F in Parental Options

  • Definition: The market share of students in schools of choice, and two rankings of how hospitable state policy is to greater choice options.
  • Confirmation: Yes, this one is about Kentucky not having charter schools.

A in Data Quality

  • Definition: Collection and use of high-quality and actionable student and teacher performance data.
  • Exploration: Kentucky has implemented 9 of 10 steps recommended by the Data Quality campaign—and only two states have all ten.  The one we haven't fully applied is the one that calls on states to "Implement policies and promote practices, including professional development and credentialing, to ensure educators know how to access and use data appropriately."

D- in Technology

  • Definition: Student access to high-quality computer-based instruction.
  • Irritation: This rating is not about the learning technology available for students to use in varied classes across the state, and it's not about students' opportunities to use advanced technological stills. It's only about whether students can step away from existing classrooms to take classes on-line.  It’s about a second form of options for parents and students, like the Parental Options entry above. It's reasonable for to value that kind of option, but less reasonable to treat it as the main issue in technology in education.

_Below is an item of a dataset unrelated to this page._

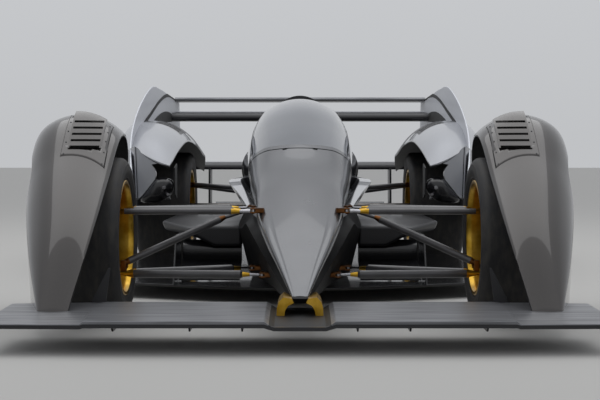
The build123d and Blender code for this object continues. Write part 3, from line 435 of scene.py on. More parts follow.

D in International Competitiveness

  • Definition: State scores on NAEP compared with international benchmarks, and AP exams passed by the class of 2013 on STEM (science, technology, engineering, and mathematics) and foreign language exams.
  • Recognition: This measure is one Kentucky should value, moving beyond AP opportunities in general to a look at AP courses in fields where we definitely need to expand our workforce capacity. 

F in Fiscal Responsibility

  • Definition: State pension funding.
  • Consternation: Kentucky is hit hard, for long-term failure to fund our pension obligations to educators and also for more recent failure to take big enough steps toward resolving the problem.